17 July 2009

'Shed pine...who'd have it?

Over the last couple of evenings I've been making progress with Meg's computer table and last night I was sorting out the drawer. It's been made in the usual way with lapped and through dovetails but cutting the sockets is proving to be a bit of a 'mare as the pine I'm using is soooooo soft and mushy it's proving a tad tricky.
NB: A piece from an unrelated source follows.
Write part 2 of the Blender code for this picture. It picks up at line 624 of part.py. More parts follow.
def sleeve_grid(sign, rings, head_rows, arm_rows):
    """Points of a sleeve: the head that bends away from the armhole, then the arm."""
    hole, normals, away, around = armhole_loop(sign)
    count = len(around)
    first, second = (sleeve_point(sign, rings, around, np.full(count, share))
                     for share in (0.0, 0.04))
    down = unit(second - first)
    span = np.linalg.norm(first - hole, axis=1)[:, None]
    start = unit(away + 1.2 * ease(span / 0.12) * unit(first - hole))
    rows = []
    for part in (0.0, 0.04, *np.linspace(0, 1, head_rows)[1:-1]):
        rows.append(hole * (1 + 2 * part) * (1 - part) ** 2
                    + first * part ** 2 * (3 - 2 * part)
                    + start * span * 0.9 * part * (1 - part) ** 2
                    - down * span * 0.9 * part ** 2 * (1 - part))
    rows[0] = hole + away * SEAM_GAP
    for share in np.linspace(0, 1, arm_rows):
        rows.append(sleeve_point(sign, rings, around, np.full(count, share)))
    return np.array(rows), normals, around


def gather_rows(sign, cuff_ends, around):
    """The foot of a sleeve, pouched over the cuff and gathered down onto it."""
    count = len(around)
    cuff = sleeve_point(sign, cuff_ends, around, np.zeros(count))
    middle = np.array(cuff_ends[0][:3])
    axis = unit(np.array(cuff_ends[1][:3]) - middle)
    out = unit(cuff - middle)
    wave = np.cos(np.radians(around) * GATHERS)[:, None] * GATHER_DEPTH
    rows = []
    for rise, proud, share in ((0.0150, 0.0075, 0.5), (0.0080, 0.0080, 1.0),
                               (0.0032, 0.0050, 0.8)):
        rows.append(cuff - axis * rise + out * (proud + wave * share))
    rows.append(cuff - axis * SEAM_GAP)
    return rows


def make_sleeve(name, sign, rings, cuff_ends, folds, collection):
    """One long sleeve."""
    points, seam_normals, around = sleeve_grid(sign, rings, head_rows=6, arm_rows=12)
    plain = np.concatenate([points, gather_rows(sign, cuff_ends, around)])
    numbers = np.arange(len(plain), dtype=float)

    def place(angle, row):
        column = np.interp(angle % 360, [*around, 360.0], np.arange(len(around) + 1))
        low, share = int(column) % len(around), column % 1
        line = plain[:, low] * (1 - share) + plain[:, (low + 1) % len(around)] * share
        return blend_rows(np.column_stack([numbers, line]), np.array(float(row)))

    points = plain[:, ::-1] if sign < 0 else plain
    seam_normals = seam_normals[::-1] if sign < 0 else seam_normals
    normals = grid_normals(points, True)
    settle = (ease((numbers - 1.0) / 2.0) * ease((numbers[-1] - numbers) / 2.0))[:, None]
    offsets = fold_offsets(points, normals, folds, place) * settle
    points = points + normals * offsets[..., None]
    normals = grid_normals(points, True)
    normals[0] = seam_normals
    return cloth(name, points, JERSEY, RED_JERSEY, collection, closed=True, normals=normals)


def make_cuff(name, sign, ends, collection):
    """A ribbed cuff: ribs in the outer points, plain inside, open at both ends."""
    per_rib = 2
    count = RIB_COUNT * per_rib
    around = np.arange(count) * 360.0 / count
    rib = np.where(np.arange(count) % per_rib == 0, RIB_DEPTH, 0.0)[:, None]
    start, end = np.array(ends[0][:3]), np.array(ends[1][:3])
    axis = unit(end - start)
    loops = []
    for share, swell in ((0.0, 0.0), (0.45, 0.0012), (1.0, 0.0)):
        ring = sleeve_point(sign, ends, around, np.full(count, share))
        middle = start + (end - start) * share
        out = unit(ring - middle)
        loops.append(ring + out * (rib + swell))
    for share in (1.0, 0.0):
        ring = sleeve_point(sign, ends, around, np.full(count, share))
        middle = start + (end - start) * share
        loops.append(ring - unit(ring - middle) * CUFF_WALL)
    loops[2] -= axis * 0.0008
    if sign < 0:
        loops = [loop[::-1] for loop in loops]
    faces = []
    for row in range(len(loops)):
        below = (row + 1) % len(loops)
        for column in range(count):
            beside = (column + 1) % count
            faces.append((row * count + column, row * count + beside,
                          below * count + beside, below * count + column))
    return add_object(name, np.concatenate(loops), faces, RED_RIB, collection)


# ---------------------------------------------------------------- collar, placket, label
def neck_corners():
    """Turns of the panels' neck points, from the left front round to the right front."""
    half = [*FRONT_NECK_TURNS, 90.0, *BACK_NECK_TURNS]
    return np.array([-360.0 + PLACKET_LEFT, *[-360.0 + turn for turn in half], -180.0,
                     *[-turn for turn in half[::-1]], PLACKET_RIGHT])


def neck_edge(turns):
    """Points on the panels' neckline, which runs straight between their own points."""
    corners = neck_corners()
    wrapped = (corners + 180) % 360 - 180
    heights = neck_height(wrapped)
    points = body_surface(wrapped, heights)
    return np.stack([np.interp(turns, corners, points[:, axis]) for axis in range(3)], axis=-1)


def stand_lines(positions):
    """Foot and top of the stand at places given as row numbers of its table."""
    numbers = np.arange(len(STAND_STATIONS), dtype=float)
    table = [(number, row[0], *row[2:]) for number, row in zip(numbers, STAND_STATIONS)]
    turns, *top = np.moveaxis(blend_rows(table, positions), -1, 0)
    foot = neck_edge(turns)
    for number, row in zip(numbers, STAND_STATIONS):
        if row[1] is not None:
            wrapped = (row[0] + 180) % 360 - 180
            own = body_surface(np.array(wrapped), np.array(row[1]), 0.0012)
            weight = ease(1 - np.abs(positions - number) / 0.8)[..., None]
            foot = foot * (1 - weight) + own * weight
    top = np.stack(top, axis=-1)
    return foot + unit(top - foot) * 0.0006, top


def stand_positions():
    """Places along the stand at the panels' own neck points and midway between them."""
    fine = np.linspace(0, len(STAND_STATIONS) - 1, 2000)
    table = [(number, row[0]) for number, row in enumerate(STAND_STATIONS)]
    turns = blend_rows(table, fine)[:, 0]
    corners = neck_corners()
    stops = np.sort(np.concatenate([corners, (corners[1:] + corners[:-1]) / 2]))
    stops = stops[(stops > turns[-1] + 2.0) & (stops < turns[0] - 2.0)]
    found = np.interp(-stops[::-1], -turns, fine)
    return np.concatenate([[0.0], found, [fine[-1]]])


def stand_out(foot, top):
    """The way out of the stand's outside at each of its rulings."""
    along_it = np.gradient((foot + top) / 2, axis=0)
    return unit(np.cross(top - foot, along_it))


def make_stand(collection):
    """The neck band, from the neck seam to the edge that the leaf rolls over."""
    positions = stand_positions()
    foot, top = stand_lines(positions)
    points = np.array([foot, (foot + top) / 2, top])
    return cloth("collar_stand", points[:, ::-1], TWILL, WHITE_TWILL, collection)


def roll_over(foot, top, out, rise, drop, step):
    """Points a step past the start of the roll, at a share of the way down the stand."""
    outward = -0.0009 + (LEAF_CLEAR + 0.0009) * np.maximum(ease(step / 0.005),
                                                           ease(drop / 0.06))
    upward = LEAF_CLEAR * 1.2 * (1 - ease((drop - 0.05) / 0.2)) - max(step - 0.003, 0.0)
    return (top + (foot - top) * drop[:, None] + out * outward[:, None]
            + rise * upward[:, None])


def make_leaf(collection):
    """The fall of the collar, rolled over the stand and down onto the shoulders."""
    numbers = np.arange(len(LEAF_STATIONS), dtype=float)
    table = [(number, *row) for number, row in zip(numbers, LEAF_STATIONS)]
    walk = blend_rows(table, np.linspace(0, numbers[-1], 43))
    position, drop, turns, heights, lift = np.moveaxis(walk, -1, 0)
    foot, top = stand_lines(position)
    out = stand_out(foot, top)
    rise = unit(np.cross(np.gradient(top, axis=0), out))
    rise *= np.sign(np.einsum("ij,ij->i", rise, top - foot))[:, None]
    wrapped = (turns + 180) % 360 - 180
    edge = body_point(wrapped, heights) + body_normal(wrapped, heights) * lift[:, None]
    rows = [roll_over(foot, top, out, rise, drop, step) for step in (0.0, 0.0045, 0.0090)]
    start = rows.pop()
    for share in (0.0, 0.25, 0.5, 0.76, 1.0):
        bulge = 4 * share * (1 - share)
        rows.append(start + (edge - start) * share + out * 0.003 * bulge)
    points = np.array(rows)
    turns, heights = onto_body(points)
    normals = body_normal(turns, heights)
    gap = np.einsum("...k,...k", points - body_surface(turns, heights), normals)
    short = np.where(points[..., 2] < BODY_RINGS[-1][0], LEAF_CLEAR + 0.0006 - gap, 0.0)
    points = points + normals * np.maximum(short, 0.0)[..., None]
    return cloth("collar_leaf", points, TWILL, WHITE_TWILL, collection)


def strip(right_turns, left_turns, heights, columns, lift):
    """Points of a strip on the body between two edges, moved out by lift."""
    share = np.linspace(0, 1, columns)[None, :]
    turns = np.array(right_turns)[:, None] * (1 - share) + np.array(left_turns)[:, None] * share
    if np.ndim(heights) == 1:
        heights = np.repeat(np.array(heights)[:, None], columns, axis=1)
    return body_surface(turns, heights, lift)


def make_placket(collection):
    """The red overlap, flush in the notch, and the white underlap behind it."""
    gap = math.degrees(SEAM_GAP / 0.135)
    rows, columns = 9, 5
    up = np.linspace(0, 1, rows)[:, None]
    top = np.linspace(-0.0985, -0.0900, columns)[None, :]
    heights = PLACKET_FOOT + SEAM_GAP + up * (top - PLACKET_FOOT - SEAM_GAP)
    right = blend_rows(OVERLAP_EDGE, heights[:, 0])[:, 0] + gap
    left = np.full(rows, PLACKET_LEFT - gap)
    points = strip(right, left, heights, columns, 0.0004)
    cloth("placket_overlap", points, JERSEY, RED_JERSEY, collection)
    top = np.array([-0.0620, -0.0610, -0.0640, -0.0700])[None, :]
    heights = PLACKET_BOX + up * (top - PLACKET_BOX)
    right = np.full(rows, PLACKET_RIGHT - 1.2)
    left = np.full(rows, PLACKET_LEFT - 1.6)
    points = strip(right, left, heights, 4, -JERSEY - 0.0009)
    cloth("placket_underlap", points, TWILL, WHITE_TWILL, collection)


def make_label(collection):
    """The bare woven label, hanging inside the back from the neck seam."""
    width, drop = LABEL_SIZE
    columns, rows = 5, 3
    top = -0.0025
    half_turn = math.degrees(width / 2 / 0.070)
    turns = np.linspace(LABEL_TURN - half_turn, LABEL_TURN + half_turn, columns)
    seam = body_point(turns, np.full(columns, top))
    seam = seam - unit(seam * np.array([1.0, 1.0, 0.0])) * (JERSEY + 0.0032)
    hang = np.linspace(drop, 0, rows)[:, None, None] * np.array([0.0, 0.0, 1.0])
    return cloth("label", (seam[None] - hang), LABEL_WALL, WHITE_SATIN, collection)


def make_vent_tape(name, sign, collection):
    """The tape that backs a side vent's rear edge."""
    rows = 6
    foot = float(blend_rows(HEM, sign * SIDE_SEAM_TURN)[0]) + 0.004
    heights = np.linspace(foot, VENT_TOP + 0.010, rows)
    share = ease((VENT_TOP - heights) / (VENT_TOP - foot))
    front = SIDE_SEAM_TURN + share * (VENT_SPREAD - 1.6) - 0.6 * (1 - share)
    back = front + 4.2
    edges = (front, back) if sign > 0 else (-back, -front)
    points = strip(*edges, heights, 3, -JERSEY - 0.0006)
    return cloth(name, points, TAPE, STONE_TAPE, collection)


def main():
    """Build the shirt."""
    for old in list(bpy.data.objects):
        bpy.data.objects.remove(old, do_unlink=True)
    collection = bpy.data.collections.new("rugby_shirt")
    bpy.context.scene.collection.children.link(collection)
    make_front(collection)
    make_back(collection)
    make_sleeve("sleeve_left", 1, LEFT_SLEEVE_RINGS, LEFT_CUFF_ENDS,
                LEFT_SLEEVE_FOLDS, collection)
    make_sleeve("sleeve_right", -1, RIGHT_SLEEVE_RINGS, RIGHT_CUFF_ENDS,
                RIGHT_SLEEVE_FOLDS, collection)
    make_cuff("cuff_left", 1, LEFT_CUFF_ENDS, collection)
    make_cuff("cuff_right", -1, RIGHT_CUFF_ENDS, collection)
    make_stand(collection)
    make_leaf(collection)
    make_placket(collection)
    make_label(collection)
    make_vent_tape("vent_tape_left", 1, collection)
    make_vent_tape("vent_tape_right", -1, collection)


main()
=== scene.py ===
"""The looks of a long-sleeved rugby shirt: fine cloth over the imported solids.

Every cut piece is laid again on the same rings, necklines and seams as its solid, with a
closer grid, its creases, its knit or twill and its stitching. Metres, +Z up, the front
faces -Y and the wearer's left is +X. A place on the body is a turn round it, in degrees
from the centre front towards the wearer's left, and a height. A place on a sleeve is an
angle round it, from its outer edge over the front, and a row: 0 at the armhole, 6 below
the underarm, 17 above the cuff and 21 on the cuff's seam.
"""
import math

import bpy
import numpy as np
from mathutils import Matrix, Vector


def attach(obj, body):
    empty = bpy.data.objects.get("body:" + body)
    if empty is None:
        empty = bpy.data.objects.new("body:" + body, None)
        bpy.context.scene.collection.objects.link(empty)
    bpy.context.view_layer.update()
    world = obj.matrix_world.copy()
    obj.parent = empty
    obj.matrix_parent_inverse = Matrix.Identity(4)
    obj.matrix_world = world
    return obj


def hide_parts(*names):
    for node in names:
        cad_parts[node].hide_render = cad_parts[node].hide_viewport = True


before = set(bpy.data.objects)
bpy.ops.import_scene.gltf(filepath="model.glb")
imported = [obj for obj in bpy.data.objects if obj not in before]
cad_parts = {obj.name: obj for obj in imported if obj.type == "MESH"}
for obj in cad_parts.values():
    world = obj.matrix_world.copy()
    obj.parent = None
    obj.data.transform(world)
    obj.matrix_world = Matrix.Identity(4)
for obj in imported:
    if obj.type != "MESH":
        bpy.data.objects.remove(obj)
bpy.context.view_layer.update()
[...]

True, the sawing is easy enough as as the stuff is so soft there's no difficulty in mushing the joints together...it's the chisel work that's awkward. I'm convinced that to do any long term work in this sort of stuff a separate set of chisels should be bought that can be honed at about 10deg so that it'll cut cleanly through it...either that or use a razor blade! My LN chisels are honed at 32deg which is just too great a pitch for very soft timber, so it's a really a bit a thankless task trying to use them on 'shed pine.
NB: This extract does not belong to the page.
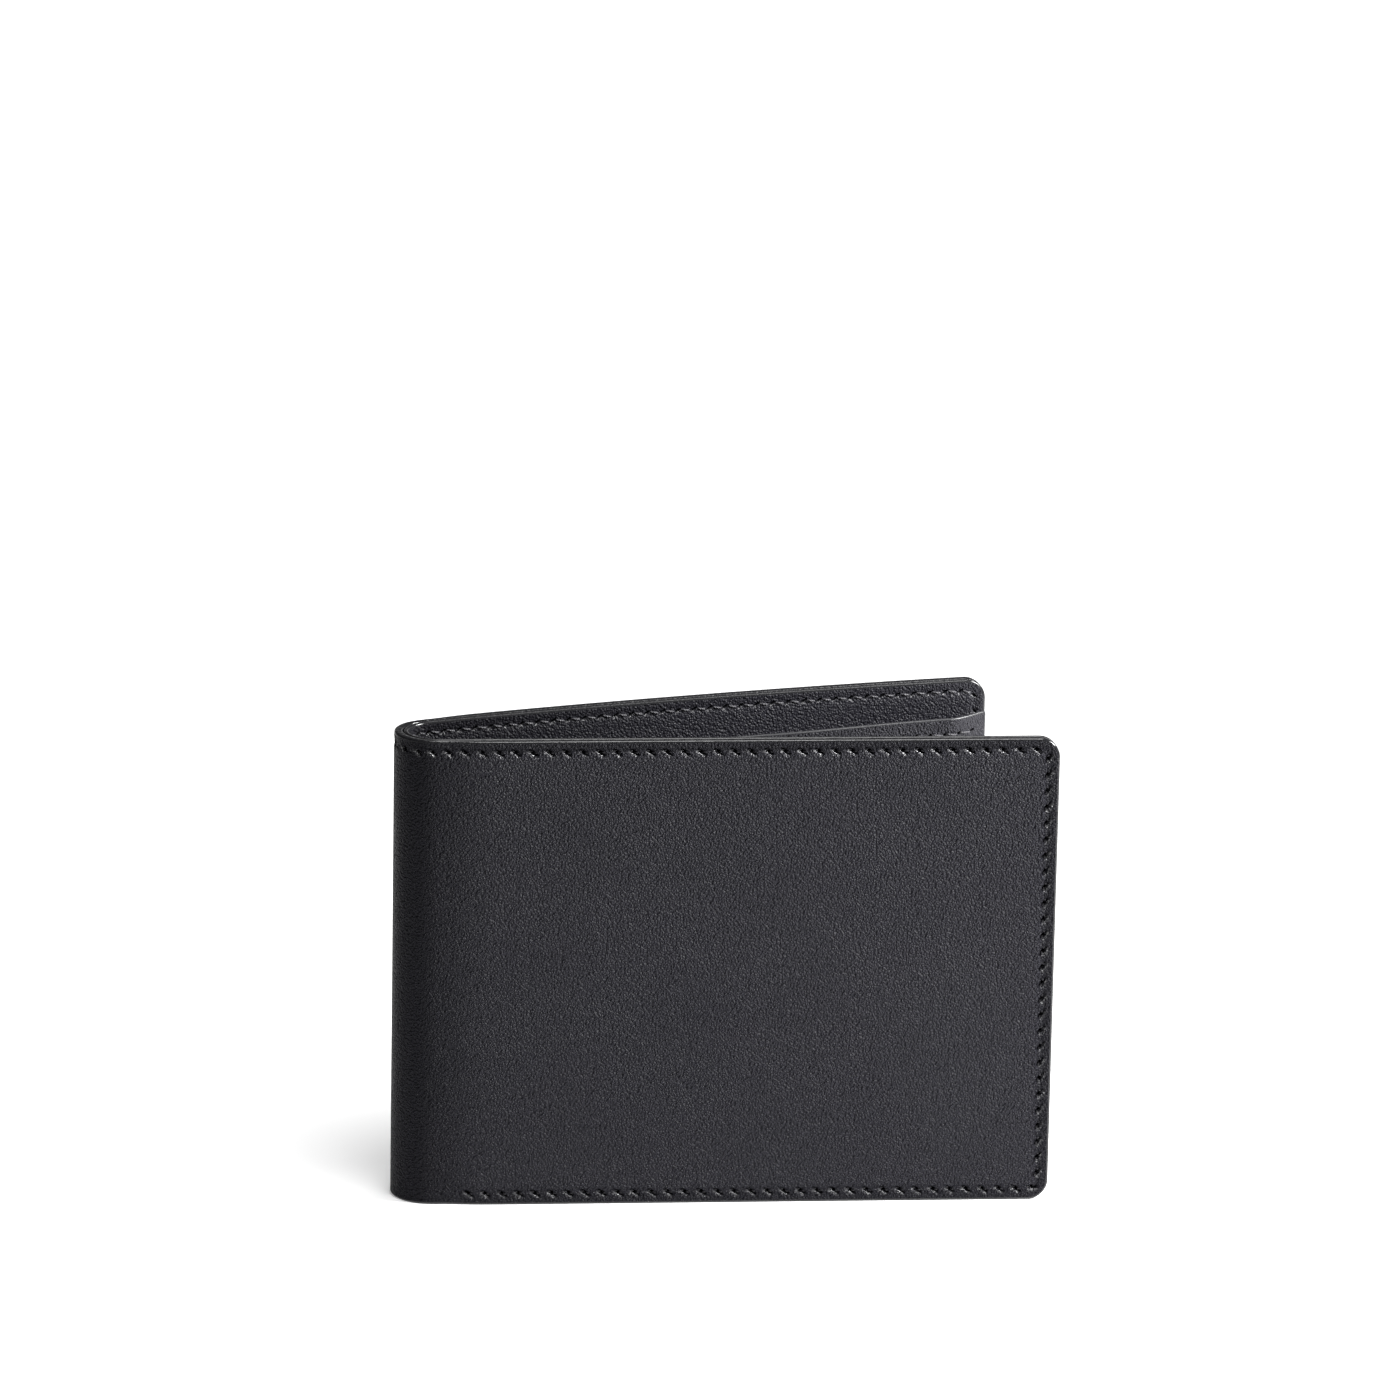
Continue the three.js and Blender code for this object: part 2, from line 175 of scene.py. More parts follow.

I did though try out a new (to me anyway) method of removing the waste from the sockets...rout it out! I set the router to the exact depth of the socket using the Axminster gauge blocks that I had for Christmas (and very useful they've proved too) and then set the fence so that the cutter just kissed the shoulder line. This meant that with a series of vertical plunges the waste was cleared out precisely to both scribed lines. It seemed to work quite well and left just the corners to clean out. The LN fishtails were particularly good here, but I came up against the same old problem...

...crap wood!!

I finished of the evening's activities by doing a little bit more on the shooting board project that I'm making for a good pal. To answer one specific question though, posed by a reader from far distant lands, the 'shute consists of two main large flat boards (made from mdf and ply) and the piece that can be seen on the underside is in fact a rectangular block of hardwood, so that in use it's hooked over the front of the bench (or secured in a vice) in much the same way as an ordinary bench hook.

I sorted out the first of the mitre attachments by planing it to fit onto the main 'shute. The next thing to do is to plane down the 45deg slope so that it makes a dead accurate mitre, which ought not to be too onerous, after which it's the slightly more adventurous long mitre jig...

1 comment:

The Village Carpenter said...

Looking forward to seeing the finished computer table, Rob. I'm sure it will be beautiful despite the "crap" wood.